According to the government, applications filed on the portal will be addressed in a fixed timeframe under the Public Services Guarantee Act, 2011 by the revenue authorities. The district magistrates, who are the competent authority, will have to undertake surveys or field verification of properties and update all registers within a period of 15 days and submit a compliance report to the divisional commissioner.
In 1997, the Government of Jammu and Kashmir had brought in the J&K Migrant Immovable Property (Preservation, Protection and Restraint on Distress Sale) Act, 1997 for preventing distress sale of properties belonging to migrants who were forced to leave in the aftermath of terrorism in the Valley. The services through the portal will be applicable to all migrants irrespective of their faith.
One place homeland
Most of the Kashmiri Pandits are of the opinion that “one place homeland” would encourage the community members to return without any fear of militants. Many members of the Kashmiri Pandit community believe that since 1947, Kashmir was gradually moving into grip of fanaticism and theo-fascism and 1990 saw the culmination of a well orchestrated ploy to dislodge Kashmir Pandits, the epitome of Indian nationhood in Kashmir.

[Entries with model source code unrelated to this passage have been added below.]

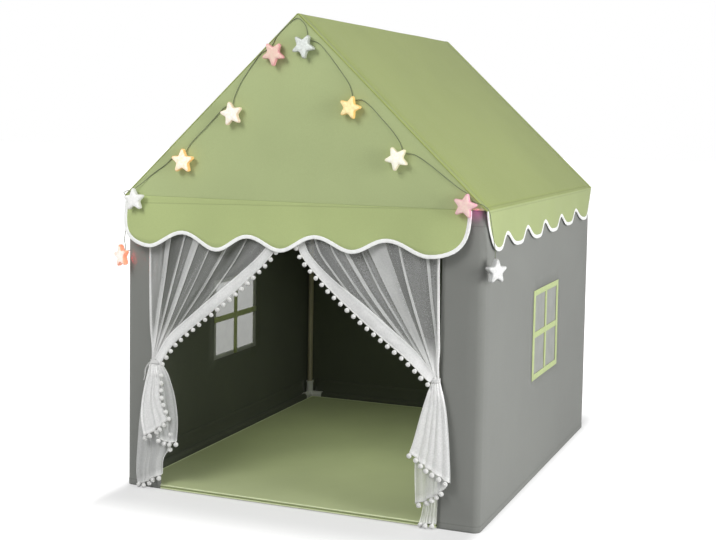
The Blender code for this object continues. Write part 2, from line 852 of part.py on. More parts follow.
def build_battery_box(plastic, knob_plastic):
    """A box with a battery bay, its sliding lid and its switch."""
    back = -half_width - seat_gap
    face = back - box_depth
    left = box_forward - box_width / 2
    right = box_forward + box_width / 2
    top = box_bottom + box_height
    lid_top = box_bottom + lid_height
    below = box_bottom - cut_overrun
    groove_in = face + lid_cover + lid_thickness
    bay_in = back - box_wall
    lip = box_wall + lid_lip

    shell = box_mesh((face, left, box_bottom), (back, right, top))
    groove = box_mesh(
        (face + lid_cover, left + box_wall, below), (groove_in, right - box_wall, lid_top),
    )
    slot = box_mesh(
        (face - cut_overrun, left + lip, below), (face + lid_cover + cut_overrun / 4, right - lip, lid_top),
    )
    bay = box_mesh(
        (groove_in - cut_overrun / 4, left + lip, box_bottom + box_wall),
        (bay_in, right - lip, lid_top - box_wall),
    )
    switch_z = (lid_top + top) / 2
    recess_half = switch_length / 2 + seat_gap
    recess_low = box_forward - recess_half - switch_travel / 2
    recess_high = box_forward + recess_half + switch_travel / 2
    recess = box_mesh(
        (face - cut_overrun, recess_low, switch_z - switch_width / 2 - seat_gap),
        (face + switch_recess, recess_high, switch_z + switch_width / 2 + seat_gap),
    )
    middle_x = (back + face) / 2
    sleeve = bar_mesh(
        Vector((middle_x, box_forward, top - box_wall)),
        Vector((middle_x, box_forward, top + sleeve_length)), sleeve_radius,
    )
    body = combine(shell, (sleeve,), (groove, slot, bay, recess))
    add_piece("battery_box", body, plastic)

    plate = box_mesh(
        (face + lid_cover + seat_gap, left + box_wall + seat_gap, box_bottom),
        (groove_in - seat_gap, right - box_wall - seat_gap, lid_top - seat_gap),
    )
    raised = box_mesh(
        (face, left + lip + seat_gap, box_bottom),
        (groove_in - seat_gap * 2, right - lip - seat_gap, lid_top - seat_gap),
    )
    ridges = []
    ridge_step = 3 * thumb_ridge
    for k in range(4):
        ridge_z = box_bottom + lid_height / 5 + k * ridge_step
        ridges.append(box_mesh(
            (face - thumb_ridge, left + 2 * lip, ridge_z),
            (face + thumb_ridge / 2, right - 2 * lip, ridge_z + thumb_ridge),
        ))
    lid = combine(plate, [raised] + ridges)
    lid_axis = pivot("battery_lid_axis", Vector((face, box_forward, lid_top)))
    add_piece("battery_lid", lid, plastic, parent=lid_axis)

    knob = box_mesh(
        (face - switch_proud, recess_low + seat_gap, switch_z - switch_width / 2),
        (face + switch_recess - seat_gap, recess_low + seat_gap + switch_length, switch_z + switch_width / 2),
    )
    knob_axis = pivot("battery_switch_axis", Vector((face, recess_low, switch_z)))
    add_piece("battery_switch", knob, knob_plastic, parent=knob_axis)


def main():
    start_scene()
    wood = make_material("pole wood", (0.68, 0.50, 0.30), 0.55)
    plastic = make_material("corner plastic", (0.80, 0.80, 0.78), 0.40)
    wall_cloth = make_material("grey wall cloth", (0.27, 0.28, 0.25), 0.85)
    roof_cloth = make_material("green roof cloth", (0.38, 0.45, 0.20), 0.80)
    window_cloth = make_material("window tape and mesh", (0.55, 0.64, 0.30), 0.80)
    sheer = make_material("white sheer", (0.85, 0.85, 0.84), 0.75)
    ribbon = make_material("white ribbon", (0.88, 0.88, 0.86), 0.60)
    padding = make_material("green mat", (0.34, 0.40, 0.19), 0.80)
    lamp = make_material("star lamp", (0.92, 0.86, 0.72), 0.35)
    sleeve = make_material("wire sleeve", (0.08, 0.09, 0.06), 0.50)
    box_plastic = make_material("battery box plastic", (0.82, 0.82, 0.80), 0.45)
    knob_plastic = make_material("switch plastic", (0.05, 0.05, 0.05), 0.45)

    build_frame(wood, plastic)
    for side in side_sign:
        build_side(side, wall_cloth, window_cloth)
    build_end_walls(wall_cloth)
    build_roof(roof_cloth)
    build_valances(roof_cloth)
    for side in side_sign:
        build_curtain(side, sheer, ribbon)
    build_mat(padding)
    build_stars(lamp)
    build_wire(sleeve)
    build_battery_box(box_plastic, knob_plastic)


main()
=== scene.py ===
"""Looks of the children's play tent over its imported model.

Metres, +Z up, door facing -Y, as in the model. Every length repeated here is the model's own.
"""
from math import atan, ceil, copysign, cos, hypot, pi, radians, sin, sqrt, tan, tau

import bmesh
import bpy
from mathutils import Matrix, Vector, noise


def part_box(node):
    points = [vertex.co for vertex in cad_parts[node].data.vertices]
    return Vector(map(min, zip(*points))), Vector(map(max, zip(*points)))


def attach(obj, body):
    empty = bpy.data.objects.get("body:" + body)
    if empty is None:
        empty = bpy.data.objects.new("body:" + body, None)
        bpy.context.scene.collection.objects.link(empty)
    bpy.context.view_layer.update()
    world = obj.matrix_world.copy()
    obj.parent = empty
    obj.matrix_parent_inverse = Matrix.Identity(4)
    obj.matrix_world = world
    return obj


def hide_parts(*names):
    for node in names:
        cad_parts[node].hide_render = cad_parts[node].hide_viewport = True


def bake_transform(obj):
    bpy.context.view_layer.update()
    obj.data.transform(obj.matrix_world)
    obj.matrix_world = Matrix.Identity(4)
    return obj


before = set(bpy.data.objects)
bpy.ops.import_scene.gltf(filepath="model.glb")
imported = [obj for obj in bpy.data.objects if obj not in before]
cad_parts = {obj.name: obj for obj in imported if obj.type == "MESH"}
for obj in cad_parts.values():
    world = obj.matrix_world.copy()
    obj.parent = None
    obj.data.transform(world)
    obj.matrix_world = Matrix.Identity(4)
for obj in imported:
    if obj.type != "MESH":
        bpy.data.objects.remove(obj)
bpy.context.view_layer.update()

# Sizes that repeat the model's
half_width = 0.535
half_depth = 0.64
eave_height = 0.848
ridge_height = 1.36
cloth = 0.002
roof_half = 0.541
roof_front = 0.646
wall_top = 0.8505
door_half = 0.42
door_top = 0.79
pitch = atan((ridge_height - eave_height) / roof_half)
window_offset = 0.036
window_half_y = 0.156
window_half_z = 0.136
window_height = {"left": 0.405, "right": 0.44}
tape_width = 0.024
tape_thickness = 0.0014
crossbar_width = 0.018
side_sign = {"left": -1, "right": 1}
# The air between two pieces of cloth that lie on each other
gap = 0.0003

# Small tools


def ramp(value, low, high):
    """0 below low, 1 above high, smooth between."""
    t = min(1, max(0, (value - low) / (high - low)))
    return t * t * (3 - 2 * t)


def wobble(x, y, z=0):
    """Smooth noise from -1 to 1."""
    return noise.noise(Vector((x, y, z)))


def dome(u):
    """1 in the middle of a width that runs from 0 to 1, round down to 0 at its ends."""
    return sqrt(max(0, 1 - (2 * u - 1) ** 2))


def steps(low, high, count):
    """Even places from low to high, both ends in."""
    return [low + (high - low) * k / count for k in range(count + 1)]


def with_cuts(low, high, step, cuts):
    """Sorted places from low to high, at most step apart, with every cut among them."""
    marks = sorted({round(c, 6) for c in (low, high, *cuts) if low - 1e-7 <= c <= high + 1e-7})
    places = []
    for a, b in zip(marks, marks[1:]):
        parts = max(1, ceil((b - a) / step - 1e-6))
        places += [a + (b - a) * k / parts for k in range(parts)]
    return places + [marks[-1]]


def mirrored(values):
    return [s * v for v in values for s in (-1, 1)]


def bend_through(a, b, c, d, t):
    """The smooth curve from b to c, with a before it and d after it, at share t."""
    bend = (2 * a - 5 * b + 4 * c - d) * t ** 2 + (3 * b - a - 3 * c + d) * t ** 3
    return (2 * b + (c - a) * t + bend) / 2


def smooth_line(knots, parts):
    """A smooth line through knots in millimetres, parts pieces between each two."""
    knots = [Vector([length / 1000 for length in p]) for p in knots]
    knots = [2 * knots[0] - knots[1]] + knots + [2 * knots[-1] - knots[-2]]
    fine = [
        bend_through(a, b, c, d, k / parts)
        for a, b, c, d in zip(knots, knots[1:], knots[2:], knots[3:]) for k in range(parts)
    ]
    return fine + [knots[-2]]


def even_line(knots, count):
    """Places at even distances along a smooth line through knots of x and z in millimetres."""
    fine = smooth_line([(x, 0, z) for x, z in knots], 12)
    gone = [0]
    for a, b in zip(fine, fine[1:]):
        gone.append(gone[-1] + (b - a).length)
    places = []
    k = 0
    for due in steps(0, gone[-1], count):
        while k < len(fine) - 2 and gone[k + 1] < due:
            k += 1
        places.append(fine[k].lerp(fine[k + 1], (due - gone[k]) / max(1e-9, gone[k + 1] - gone[k])))
    return places


def circle(middle, across, over, count):
    """Points round a middle, from its two radii."""
    angles = [tau * k / count for k in range(count)]
    return [middle + across * cos(a) + over * sin(a) for a in angles]


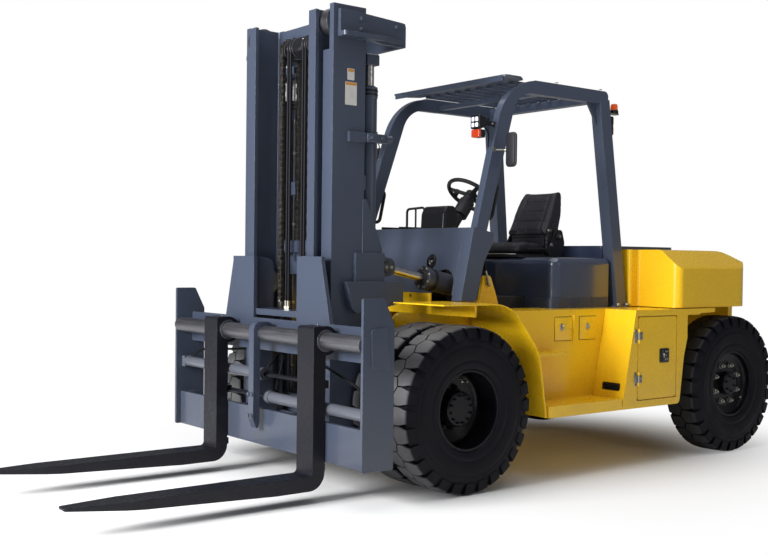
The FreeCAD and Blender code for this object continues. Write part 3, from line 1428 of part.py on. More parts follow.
def positioner_barrels():
    """Two fork positioner cylinders across the carriage, one for each fork."""
    shapes = []
    inner = carriage_half - end_plate - 2 - seat_gap
    for sign, z in ((-1, positioner_high_z), (1, positioner_low_z)):
        closed = sign * (inner)
        open_end = sign * 20
        lug = box(min(closed, closed - sign * 40), max(closed, closed - sign * 40), positioner_y - 34,
                  positioner_y + 34, z - 38, z + 38)
        barrel = rod(V(closed - sign * 30, positioner_y, z), V(open_end, positioner_y, z),
                     positioner_barrel_radius)
        cap = rod(V(open_end + sign * 46, positioner_y, z), V(open_end, positioner_y, z),
                  positioner_barrel_radius + 6)
        body = fused([lug, barrel, cap])
        bore = rod(V(closed - sign * 60, positioner_y, z), V(open_end + sign * 40, positioner_y, z),
                   positioner_barrel_radius - 8)
        mouth = rod(V(closed - sign * 60, positioner_y, z), V(open_end - sign * 1, positioner_y, z),
                    positioner_rod_radius + seat_gap)
        shapes.append(body.cut(bore).cut(mouth))
    return Part.makeCompound(shapes)


def positioner_rod(fork_x, sign, z):
    """Rod from its fork's lug into the barrel on the other side of the carriage."""
    half = fork_width / 2
    end = sign * -1 * (positioner_stroke_reach)
    lug = box(fork_x - 22, fork_x + 22, shaft_y - fork_eye_radius + fork_thickness + seat_gap,
              positioner_y + 24, z - 24, z + 24)
    bar = rod(V(fork_x, positioner_y, z), V(end, positioner_y, z), positioner_rod_radius)
    return fused([lug, bar])


# ---- the whole truck ------------------------------------------------------------------------
def pivot_brackets():
    """Ears on the drive axle that carry the mast's pivot pins."""
    shapes = []
    for inner in (lug_inner_x - running_gap - 30, lug_inner_x + 40 + running_gap):
        thick = 30 if inner < lug_inner_x else 22
        ear = slab_x([
            (mast_pivot_y - 58, mast_pivot_z - 58, 56), (mast_pivot_y + 80, mast_pivot_z - 58, 60),
            (20, tyre_radius - 110, 20),
            (20, tyre_radius + 100, 20), (-110, tyre_radius + 100, 40),
            (mast_pivot_y - 58, mast_pivot_z + 58, 56),
        ], inner, inner + thick)
        shapes.append(ear)
    pin = rod(V(lug_inner_x - 36, mast_pivot_y, mast_pivot_z),
              V(lug_inner_x + 68, mast_pivot_y, mast_pivot_z), pivot_pin_radius)
    return fused(shapes + [pin])


def place(shape):
    """Put the middle of the truck's length over the origin."""
    shape.translate(V(0, -origin_y, 0))
    return shape


def pieces():
    """Every node of the truck by name."""
    out = {}
    axle = drive_axle()
    ears = pivot_brackets()
    out["drive_axle"] = fused([axle, ears, mirrored(ears)])
    out["steer_axle"] = steer_axle()
    out["chassis_frame"] = chassis_frame()
    out["counterweight"] = counterweight()
    out["drawbar_pin"] = drawbar_pin()
    out["battery_pack"] = battery_pack()
    out["controller_cabinet"] = controller_cabinet()
    out["floor_plate"] = floor_plate()
    out["front_cowl"] = front_cowl()
    out["overhead_guard"] = overhead_guard()
    out["guard_roof"] = guard_roof()
    out["instrument_pod"] = instrument_pod()
    out["steering_column"] = steering_column()
    out["steering_wheel"] = steering_wheel()
    out["controls"] = Part.makeCompound([pedals(), lever_console()])
    guard = out["overhead_guard"]
    out["hand_rails"] = Part.makeCompound([grab_handles().cut(guard), dash_rail().cut(out["front_cowl"])])
    lamps = Part.makeCompound([lamp_solids("head"), lamp_solids("signal"), rear_lamps()])
    out["lamps"] = lamps.cut(guard)
    out["beacon"] = beacon().cut(guard)
    out["mirrors"] = mirrors().cut(guard)
    out["hood"] = hood()
    out["seat_base"] = Part.makeCompound([seat_plinth(), seat_base()])
    out["seat_cushion"] = seat_cushion()
    out["seat_backrest"] = seat_backrest()
    out["outer_mast"] = outer_mast()
    out["lift_barrels"] = lift_barrels()
    out["mast_rollers"] = mast_rollers()
    out["inner_mast"] = inner_mast()
    out["lift_rods"] = lift_rods()
    out["chain_wheels"] = Part.makeCompound([chain_pulleys(), hose_wheels()])
    out["chains_front"] = chain_runs(True)
    out["chains_rear"] = chain_runs(False)
    out["hoses_front"] = hose_runs(True)
    out["hoses_rear"] = hose_runs(False)
    out["carriage_frame"] = carriage_frame()
    out["carriage_rollers"] = carriage_rollers()
    out["fork_shaft"] = fork_shaft()
    out["shaft_hanger"] = shaft_hanger()
    out["positioner_barrels"] = positioner_barrels()
    out["fork_left"] = fused([fork(fork_left_x), positioner_rod(fork_left_x, 1, positioner_high_z)])
    out["fork_right"] = fused([fork(fork_right_x), positioner_rod(fork_right_x, -1, positioner_low_z)])
    for name, make in (("side_tanks", side_tank), ("rear_side_covers", rear_side_cover),
                       ("front_fenders", front_fender)):
        out[name] = pair(make())
    for name, make in (
        ("side_door", side_door), ("tilt_barrel", tilt_barrel), ("tilt_rod", tilt_rod),
        ("drive_wheel", front_rims), ("knuckle", knuckle), ("steer_wheel", rear_rim),
    ):
        left = make()
        out[name + "_left"] = left
        out[name + "_right"] = mirrored(left)
    inner_x = front_outer_tyre_x - dual_spacing
    left = Part.makeCompound([tyre(front_outer_tyre_x, 0), tyre(inner_x, 0)])
    out["drive_tyres_left"] = left
    out["drive_tyres_right"] = mirrored(left)
    left = tyre(rear_tyre_x, wheelbase)
    out["steer_tyre_left"] = left
    out["steer_tyre_right"] = mirrored(left)
    return out


def main():
    """Write one file for each node."""
    os.makedirs("parts", exist_ok=True)
    for name, shape in pieces().items():
        place(shape).exportStep("parts/" + name + ".step")


if __name__ == "__main__":
    main()
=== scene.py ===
import math

import bmesh
import bpy
from mathutils import Matrix, Vector


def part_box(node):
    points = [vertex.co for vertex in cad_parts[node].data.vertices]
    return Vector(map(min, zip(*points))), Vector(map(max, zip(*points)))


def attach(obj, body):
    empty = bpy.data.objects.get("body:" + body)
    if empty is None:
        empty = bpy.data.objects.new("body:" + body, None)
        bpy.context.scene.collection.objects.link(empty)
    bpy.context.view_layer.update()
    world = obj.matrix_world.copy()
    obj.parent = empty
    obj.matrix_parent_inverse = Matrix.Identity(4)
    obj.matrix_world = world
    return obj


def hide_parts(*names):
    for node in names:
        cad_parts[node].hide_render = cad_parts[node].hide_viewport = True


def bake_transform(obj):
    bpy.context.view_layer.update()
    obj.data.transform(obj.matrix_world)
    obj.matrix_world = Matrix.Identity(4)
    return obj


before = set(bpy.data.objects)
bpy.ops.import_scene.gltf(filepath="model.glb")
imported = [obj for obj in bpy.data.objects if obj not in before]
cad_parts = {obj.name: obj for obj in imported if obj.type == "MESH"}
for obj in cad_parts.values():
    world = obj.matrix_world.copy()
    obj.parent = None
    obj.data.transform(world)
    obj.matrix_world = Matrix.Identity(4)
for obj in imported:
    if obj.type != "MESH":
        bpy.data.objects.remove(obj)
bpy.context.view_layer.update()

bl_info = {
    "name": "Electric forklift finish",
    "version": (1, 0, 0),
    "blender": (4, 5, 0),
    "location": "3D View > Sidebar > Forklift",
    "description": "Tyres, chains, hoses, seat, lamps, fittings and finishes of a large electric forklift",
    "category": "Add Mesh",
}

# ---- sizes and colours that a user would change ----------------------------------------------


def tint(code):
    """Linear colour of a six-digit display colour."""
    parts = [int(code[i:i + 2], 16) / 255 for i in (0, 2, 4)]
    return tuple(c / 12.92 if c <= 0.04045 else ((c + 0.055) / 1.055) ** 2.4 for c in parts)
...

They want to settle at one place so that they remain secure and no one can again force them to leave Kashmir. The security of the community is their primary concern.
The proposal to rehabilitate the community in composite townships in the Valley was mooted by the Narendra Modi-led government in 2015, which faced opposition not only from separatists but also the mainstream political parties in Kashmir.
However, in “Naya Jammu and Kashmir” separatists have been cut to size and mainstream politicians have realized that appeasing Pakistan won’t help their cause.
Separate clusters for Kashmiri Pandits have come up at some places and construction of such colonies is ongoing in many areas. It appears that the government wants to ensure that the 2022 deadline set by it to resettle 25,000 KPs back in Kashmir is met.